I'm going to SC tomorrow or Saturday, probably tomorrow. I just emailed to kennel because I don't know that Zero would be especially happy with a 5 hour car trip...because he never is. That sucker hates the damn car. I hope the accept him. I mean it's an extra $100 bucks out of my pocket...but it's worth not torturing the dog the entire time...and not loading the crate in the back of the Civic. Just another one of those things I miss about the husband being home. Did I mention he did laundry?

I'm excited to see Colin...and everyone else of course. I just feel like he's probably turned into a teenager since I've seen him last. I know, I know....shut up.

TOMATO, THE HUBS.
...is in CA. I miss him.

He calls at least once or twice a day. He's still trying to take care of every bill and make sure that everything is okay here. He's really attentive, and doing a lot more than I expected from so far away.

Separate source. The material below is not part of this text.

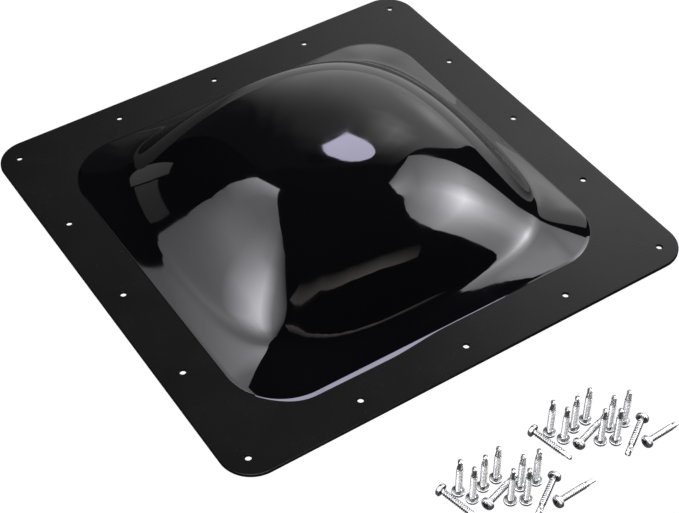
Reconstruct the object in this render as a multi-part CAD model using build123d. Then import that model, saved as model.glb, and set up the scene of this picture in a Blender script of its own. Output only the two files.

I bought him some new clothes today. Some seer sucker shorts, blue khaki shorts, two collared shirts and a tshirt. Oyeah and a fedora! It's awesome. I'm forcing my husband to be stylish one piece at a time. Mehehehe. :)

ZERO, THE DRAGON.
...is in a photo contest. He's in second right now though. :/

He's also hyper and wakes me up every morning with his wet nose to play with him. It's heartbreaking to leave him in the house when I have to work because I know that Tomato isn't going to be home to let him out a lunch. I know the dragon doesn't understand what's going on. You can tell he's missing Tomato, for the simple fact that there were still daylight hours to play frisbee in when he was here. He may be even handling the adjustment worse than me.

You better believe I can expect the red toy, the rawhide or some other toy at my feet at any given time and moment of the day.